Quibbles aside, Chapter 4 introduced these key concepts in a logical fashion, and generally did a good job explaining them.


Expressions were introduced in Chapter 5, the ability to add calculated members to the already powerful cube. As the authors state, this adds a whole new dimension (no pun intended) to the cube, and they rightly give it a thorough explanation, 30 pages on a single topic as against the 31 pages of Chapter 4 which covers many topics within sets.


I won’t cover the rest of the chapters here, Chapters 1- 5 covers Part I of the book, MDX Fundamentals. Parts II and III cover MDX Functions and MDX Applications. I will leave you to explore these yourself if you are minded to buy this book, suffice to say that I found them informative, relevant, and appropriate. They are less obviously helpful to me from an Excel perspective, but will help me as I work deeper with cubes in the future.


One thing that I think is difficult, and this is not aimed at this book but is a comment about cubes generally, is that it is very difficult to envisage the data, and see more than what the query returns (without creating other queries) – n-dimensions is just too hard. But we have another excellent tool available to help us, one that I made extensive use of whilst reading this book; that is our good friend Excel. Using Excel and pivot tables I was able to get a much more familiar peek into the cube, one that allowed me to double-check what the authors were saying, and also to give me wider context that helped me extend their quoted queries to delve even deeper.


Giving just one example of what I mean by this, in Chapter 4 there is discussion on querying the members of a hierarchy or hierarchy level. One of the key concepts covered was the difference in querying the members of an attribute hierarchy at the leaf level as against all levels. The query of all levels is shown in Figure 5 below





Figure 5


which returns the data set shown in Figure 6.





Figure 6


This is difficult, at least to me, because there are various levels of data here. ‘Bike Wash – Dissolver’ is a product within the ‘Cleaners’ sub-category, which is within the ‘Accessories’ category, no clear demarcation in the dataset as returned. Figure 7 shows the same query results with some manual highlighting of the groups




Figure 7


By creating a simple pivot table in Excel, Figure 8, I was able to view this same data in a much more readable manner, which helped me to understand the points being made.



Figure 8


Here you can see that Helmets is a sub-category of Accessories very clearly, and of course you have the filtering options (which I used to restrict the calendar dates as per the set SELECTion in the MDX, and geography to the United States as in the MDX WHERE clause), and grouping.

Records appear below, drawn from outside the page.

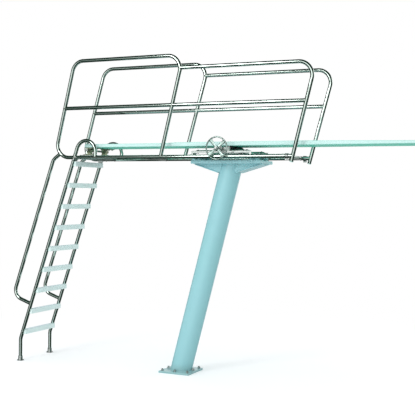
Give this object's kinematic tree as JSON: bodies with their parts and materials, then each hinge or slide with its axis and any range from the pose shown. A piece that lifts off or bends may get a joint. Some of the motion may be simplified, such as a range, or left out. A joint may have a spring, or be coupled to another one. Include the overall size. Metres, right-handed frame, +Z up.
{
  "type": "diving board stand",
  "caption": "High springboard diving stand: leaning pipe pedestal, tube guard rails and ladder, hinged board, and a fulcrum roller moved by a hand wheel.",
  "frame": {"origin": "middle of the pedestal base plate's underside, on the deck", "axes": "+Z up, +X towards the tip of the board, -Y the side with the hand wheel"},
  "size_m": [5.9175, 0.8572, 4.0305],
  "materials": {
    "aqua_paint": "satin paint",
    "stainless": "brushed",
    "polished_tube": "polished",
    "tread_plastic": "moulded, fine grain",
    "cast_bracket": "cast, weathered",
    "board_paint": "baked paint",
    "board_grit": "gritted coating",
    "cap_plastic": "moulded",
    "black_rubber": "matt",
    "liner_plastic": "machined",
    "core_aluminium": "turned",
    "wheel_paint": "cast, painted"
  },
  "bodies": {
    "stand": {"base_plate": "aqua_paint", "anchor_nuts": "stainless", "pedestal_tube": "aqua_paint", "head_plate": "aqua_paint", "head_skirts": "aqua_paint", "gusset_webs": "aqua_paint", "gusset_flanges": "aqua_paint", "head_saddles": "aqua_paint", "saddle_straps": "stainless", "saddle_bolts": "stainless", "stringer_near": "polished_tube", "stringer_far": "polished_tube", "cross_ties": "stainless", "guard_rear_near": "polished_tube", "guard_rear_far": "polished_tube", "guard_front_near": "polished_tube", "guard_front_far": "polished_tube", "mid_rails_near": "polished_tube", "mid_rails_far": "polished_tube", "front_collars": "stainless", "frame_bolts": "stainless", "ladder_rail_near": "polished_tube", "ladder_rail_far": "polished_tube", "ladder_hoops": "polished_tube", "ladder_handrails": "polished_tube", "ladder_splices": "stainless", "ladder_feet": "stainless", "tread_1": "tread_plastic", "tread_2": "tread_plastic", "tread_3": "tread_plastic", "tread_4": "tread_plastic", "tread_5": "tread_plastic", "tread_6": "tread_plastic", "tread_7": "tread_plastic", "tread_8": "tread_plastic", "tread_9": "tread_plastic", "tread_bolts": "stainless", "track_rails": "polished_tube", "racks": "stainless", "rail_bumpers": "black_rubber", "hinge_plate": "stainless", "hinge_bases": "cast_bracket", "hinge_bolts": "stainless", "hinge_pin": "stainless", "pin_collars": "stainless"},
    "carriage": {"slide_blocks": "stainless", "block_liners": "liner_plastic", "carriage_tie": "stainless", "roller_axle": "stainless"},
    "roller": {"roller_core": "core_aluminium", "roller_cover": "black_rubber"},
    "drive": {"drive_shaft": "stainless", "pinions": "stainless", "hand_wheel": "wheel_paint", "wheel_nut": "stainless"},
    "board": {"hinge_leaves": "cast_bracket", "board_bolts": "stainless", "board_plank": "board_paint", "board_surface": "board_grit", "board_tip_cap": "cap_plastic"}
  },
  "joints": [
    {"name": "fulcrum_slide", "type": "slide", "parent": "stand", "child": "carriage", "axis": [1, 0, 0], "range_m": [-0.28, 0.22]},
    {"name": "wheel_turn", "type": "hinge", "parent": "carriage", "child": "drive", "pos_m": [0.642, 0, 2.849], "axis": [0, 1, 0], "range_deg": [-540, 425]},
    {"name": "roller_spin", "type": "hinge", "parent": "carriage", "child": "roller", "pos_m": [0.72, 0, 2.8468], "axis": [0, 1, 0], "continuous": true},
    {"name": "board_hinge", "type": "hinge", "parent": "stand", "child": "board", "pos_m": [-1.29, 0, 2.848], "axis": [0, -1, 0], "range_deg": [0, 35]}
  ],
  "couplings": [
    {"joint": "wheel_turn", "follows": "fulcrum_slide", "rad_per_m": 33.333}
  ]
}
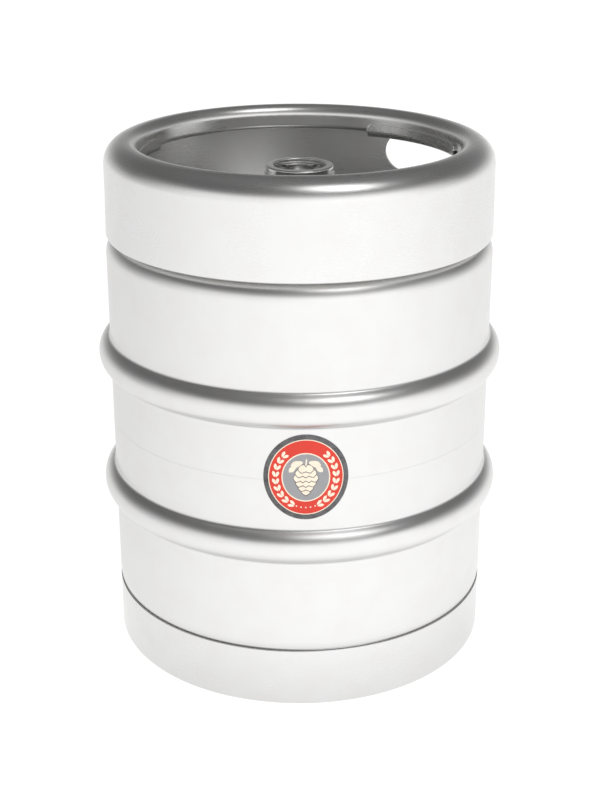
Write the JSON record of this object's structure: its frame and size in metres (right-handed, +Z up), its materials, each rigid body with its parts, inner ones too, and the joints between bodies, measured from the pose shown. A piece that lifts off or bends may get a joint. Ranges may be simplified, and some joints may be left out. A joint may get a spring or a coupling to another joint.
{
  "type": "beer keg",
  "caption": "Upright stainless steel beer keg with two rolling hoops, chimes with hand holes, and a neck holding a spring-closed well-type extractor and spear.",
  "frame": {"origin": "centre of the foot, on the floor", "axes": "+Z up along the keg's axis, towards the neck; -Y to the front, where the label is; +X to the right seen from the front"},
  "size_m": [0.4133, 0.4134, 0.532],
  "materials": {
    "upper_shell": "satin brushed stainless steel",
    "lower_shell": "satin brushed stainless steel",
    "centre_weld": "pickled weld bead",
    "upper_chime": "bright satin stainless steel",
    "hand_grip_right": "satin brushed stainless steel",
    "hand_grip_left": "satin brushed stainless steel",
    "lower_chime": "bright satin stainless steel",
    "upper_chime_weld": "pickled weld bead",
    "lower_chime_weld": "pickled weld bead",
    "neck_boss": "machined stainless steel",
    "neck_weld": "pickled weld bead",
    "neck_seal": "black food-grade rubber",
    "extractor_housing": "machined stainless steel",
    "retaining_ring": "machined stainless steel",
    "spring_retainer": "machined stainless steel",
    "gas_valve_seal": "black food-grade rubber",
    "valve_cup": "machined stainless steel",
    "down_tube": "satin brushed stainless steel",
    "main_spring": "drawn stainless spring wire",
    "beer_ball": "ground stainless ball",
    "ball_spring": "drawn stainless spring wire",
    "label": "printed film: charcoal ring, thin cream ring, red field, cream hop cone"
  },
  "bodies": {
    "keg": {"upper_shell": "upper_shell", "lower_shell": "lower_shell", "centre_weld": "centre_weld", "upper_chime": "upper_chime", "hand_grip_right": "hand_grip_right", "hand_grip_left": "hand_grip_left", "lower_chime": "lower_chime", "upper_chime_weld": "upper_chime_weld", "lower_chime_weld": "lower_chime_weld", "neck_boss": "neck_boss", "neck_weld": "neck_weld", "neck_seal": "neck_seal", "extractor_housing": "extractor_housing", "retaining_ring": "retaining_ring", "spring_retainer": "spring_retainer", "main_spring": "main_spring", "label": "label"},
    "spear": {"gas_valve_seal": "gas_valve_seal", "valve_cup": "valve_cup", "down_tube": "down_tube", "ball_spring": "ball_spring"},
    "ball": {"beer_ball": "beer_ball"}
  },
  "joints": [
    {"name": "gas_valve_open", "type": "slide", "parent": "keg", "child": "spear", "axis": [0, 0, -1], "range_m": [0, 0.008], "stiffness_N_per_m": 4000, "springref_m": -0.012, "deforming": ["main_spring"]},
    {"name": "beer_valve_open", "type": "slide", "parent": "spear", "child": "ball", "axis": [0, 0, -1], "range_m": [0, 0.0045], "stiffness_N_per_m": 400, "springref_m": -0.008, "deforming": ["ball_spring"]}
  ]
}
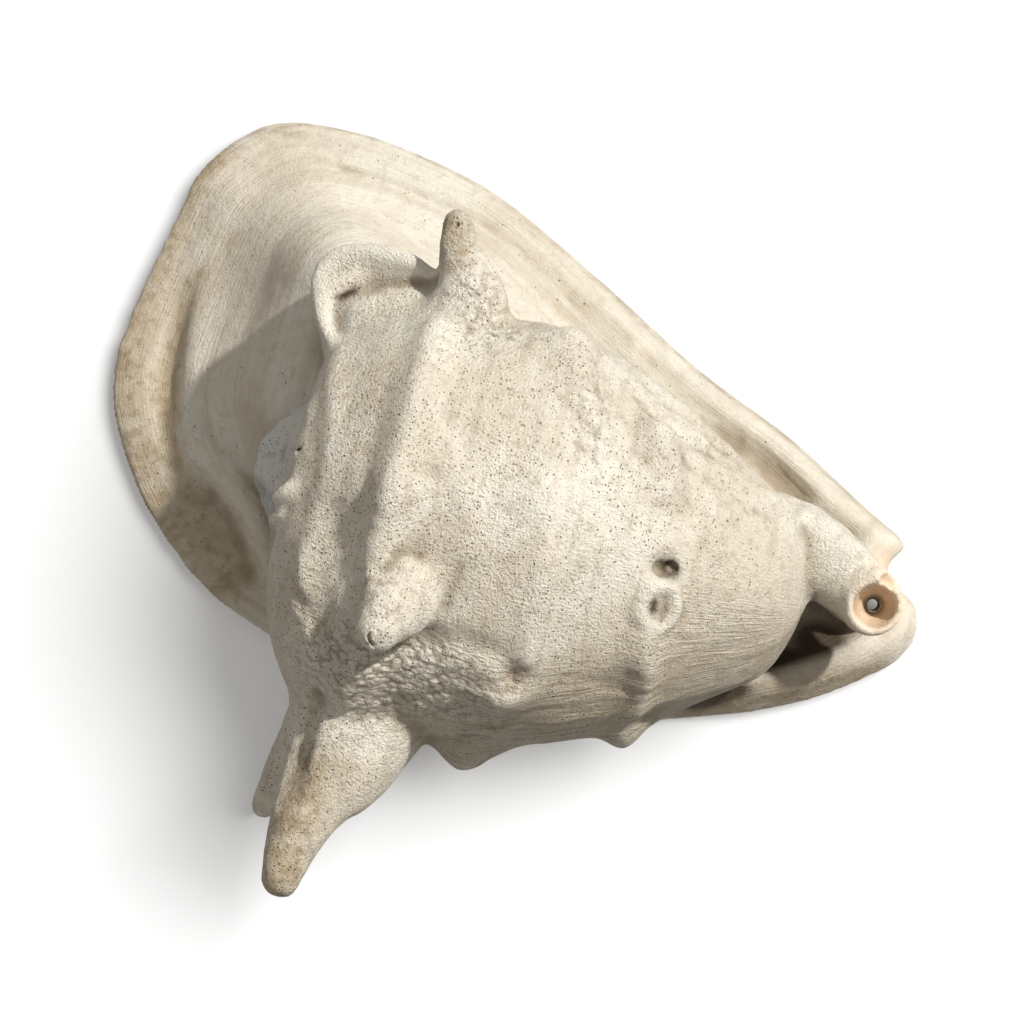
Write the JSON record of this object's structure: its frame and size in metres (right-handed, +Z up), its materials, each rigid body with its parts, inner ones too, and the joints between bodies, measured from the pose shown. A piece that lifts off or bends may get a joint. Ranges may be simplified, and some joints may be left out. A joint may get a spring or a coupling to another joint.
{
  "type": "conch shell",
  "caption": "Large bleached helmet conch shell with a hollow coiled whorl, shoulder horns, a broad flat shield and a spout-like canal, lying on its mouth side.",
  "frame": {"origin": "middle of the shell's footprint box, on the surface that it lies on", "axes": "+X along the coil from the spire to the siphonal canal, +Y towards the broad shield, +Z up through the knobbed back"},
  "size_m": [0.2846, 0.273, 0.1345],
  "materials": {
    "bleached_shell": "bleached chalky shell, pitted and weathered"
  },
  "bodies": {
    "root": {"conch_shell": "bleached_shell"}
  },
  "joints": []
}
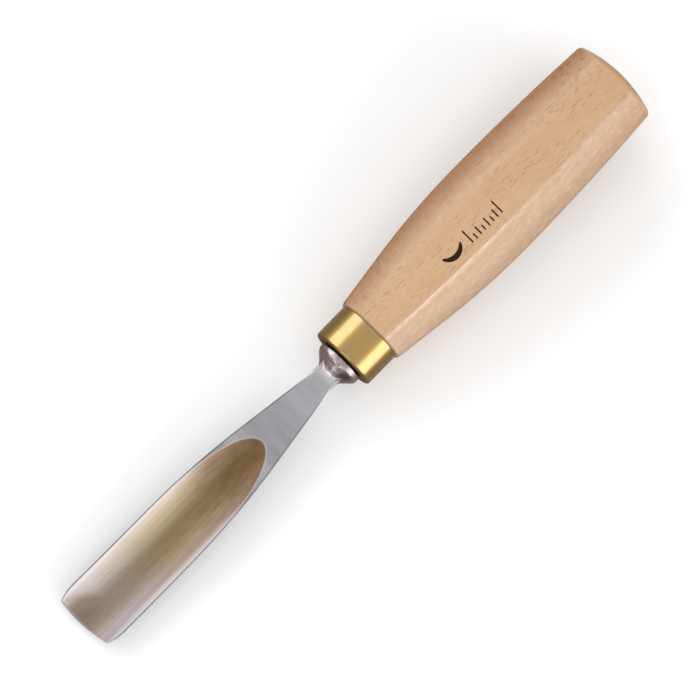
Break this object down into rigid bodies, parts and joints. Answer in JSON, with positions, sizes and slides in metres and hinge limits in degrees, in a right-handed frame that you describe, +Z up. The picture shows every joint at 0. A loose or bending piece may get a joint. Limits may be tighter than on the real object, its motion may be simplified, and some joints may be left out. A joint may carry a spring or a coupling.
{
  "type": "carving gouge",
  "caption": "Wood carving gouge with a shallow steel blade and bell-shaped bolster, a brass ferrule and a crowned octagonal beech handle with a domed end.",
  "frame": {"origin": "on the bench, under the middle of the tool's box, with the tool lying at rest on the heel of its bevel and the belly of its handle, channel up", "axes": "+X from the cutting edge towards the striking end, +Y across the blade, +Z up"},
  "size_m": [0.1996, 0.028, 0.0308],
  "materials": {
    "blade_steel": "ground and brushed lengthwise, with a darker forged bolster",
    "ferrule_brass": "satin, turned",
    "handle_beech": "fine sanded beech, waxed matt"
  },
  "bodies": {
    "root": {"blade": "blade_steel", "ferrule": "ferrule_brass", "handle": "handle_beech"}
  },
  "joints": []
}
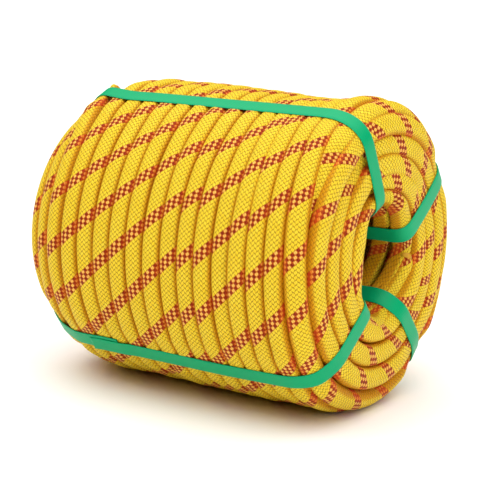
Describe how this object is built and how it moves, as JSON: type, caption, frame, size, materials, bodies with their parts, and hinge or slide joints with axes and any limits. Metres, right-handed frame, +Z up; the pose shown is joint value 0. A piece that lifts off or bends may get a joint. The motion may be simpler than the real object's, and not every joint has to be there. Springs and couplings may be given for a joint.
{
  "type": "coiled climbing rope",
  "caption": "Barrel-shaped factory coil of yellow kernmantle climbing rope with red tracer yarns, wound in layers round an open bore and bound lengthwise by narrow green straps.",
  "frame": {"origin": "on the floor under the middle of the coil, which lies on its side", "axes": "+Z up, X along the coil's axis and bore, +X to the end face with the rope's inner end, -Y towards the viewer"},
  "size_m": [0.1976, 0.155, 0.154],
  "materials": {
    "rope": "braided polyamide sheath, soft sheen",
    "sealed_end": "melted polyamide, dull",
    "strap": "rolled polypropylene, satin"
  },
  "bodies": {
    "root": {"outer_layer": "rope", "left_face_turns": "rope", "inner_layers": "rope", "outer_end_seal": "sealed_end", "inner_end_seal": "sealed_end", "strap_top_near": "strap", "strap_bottom_near": "strap", "strap_top_far": "strap", "strap_bottom_far": "strap"}
  },
  "joints": []
}
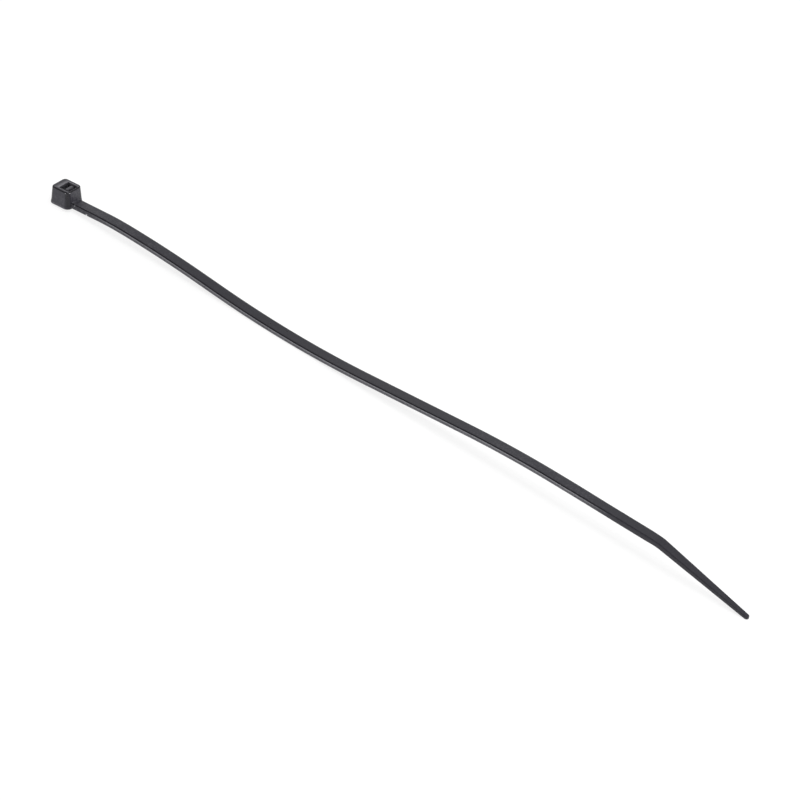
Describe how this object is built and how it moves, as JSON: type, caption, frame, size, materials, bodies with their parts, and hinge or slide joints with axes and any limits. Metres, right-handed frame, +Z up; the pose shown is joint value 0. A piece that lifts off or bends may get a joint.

I found creating simple pivots extremely useful in working through the examples.


 


In summary, I found this book well structured, and that it gave me a good understanding of MDX and how to use that within SQL Server 2008 Management Studio. As explained above, it does not explicitly cover using MDX within Excel or VBA, two areas of interest to me, but I gained more than enough information to be able to apply that to my existing Excel and VBA knowledge, and feel far better equipped having read this book.